Anything and everything could be justified as self-interest on this grounds, including acts directly contrary to self-interest, such as self-sacrifice. It is a tautology that voluntary acts are voluntary. The question is whether one voluntarily puts self above others, or others above self.

Logic, and the long experience of mankind, shows that one who puts self above others serves neither. One who puts others above self serves both.

Heroism involves self-sacrifice for the greater good. Ayn Rand, in attempting to portray self-interest as heroic, proposed a paradox even her admittedly agile wit and artistic genius could not circumvent.

Outside the Biblical worldview,  individual rights cannot be sacred, because the lowly, the foolish, the stupid, the criminal are all less useful to others and to themselves as the noble, the wise, the learned, and the upright.

If an honest pagan or secular agnostic asks why a halfwitted and dirty criminal, born a bastard and raised in the gutter, should not be sterilized and sent to the galleys as a slave, given this is the only use he can be to society, what pagan or secular answer can be ventured?

Why should we support nature grants him natural rights, if, from the looks of things, nature supports a Darwinian war of all against all, red and bloody in tooth and claw?
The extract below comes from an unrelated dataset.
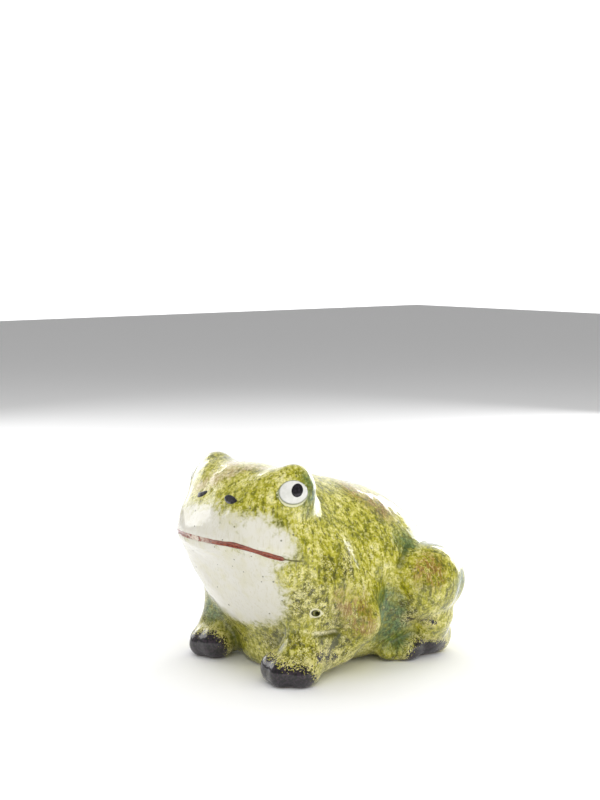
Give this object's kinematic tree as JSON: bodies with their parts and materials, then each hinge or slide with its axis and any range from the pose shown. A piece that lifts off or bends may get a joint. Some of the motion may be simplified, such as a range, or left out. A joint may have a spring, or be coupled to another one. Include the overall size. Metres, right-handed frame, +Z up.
{
  "type": "glazed ceramic frog figurine",
  "caption": "Squat sitting frog in glazed earthenware, hollow cast, with bulging eyes and a flat sole; stands free on a shelf, a table or in a garden.",
  "frame": {"origin": "centre of the frog's bounding box, on the surface that it sits on", "axes": "+Z up, the frog faces -Y, and its left side is +X"},
  "size_m": [0.126, 0.144, 0.108],
  "materials": {
    "speckled_green_glaze": "clear gloss glaze over sponged yellow-green and olive, cream muzzle and throat, black toes",
    "red_glaze": "brushed red-brown under clear gloss",
    "white_glaze": "white gloss",
    "black_glaze": "black gloss"
  },
  "bodies": {
    "root": {"clay_body": "speckled_green_glaze", "mouth_line": "red_glaze", "eye_left": "white_glaze", "eye_right": "white_glaze", "pupil_left": "black_glaze", "pupil_right": "black_glaze", "nostril_left": "black_glaze", "nostril_right": "black_glaze"}
  },
  "joints": []
}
The vision of Ayn Rand of man as a ruggedly heroic individual, neither asking nor giving alms, just and perfect in all his ways, neither needing nor granting compassion (save, perhaps, to those who support his worldview) simply cannot arise from reason alone, or nature alone.

Reason says useful men are more useful than useless ones, who, as Aristotle shows, are naturally meant to be slaves to their civilized betters. Nature says there is no compromise, no peace, no quarter, in the Darwinian struggle of the fittest to survive.

The vision of Ayn Rand also, it must be said, cannot arise except from an unchaste woman, sterile and void of children.

Motherhood is self-sacrifice. Motherhood is heroism.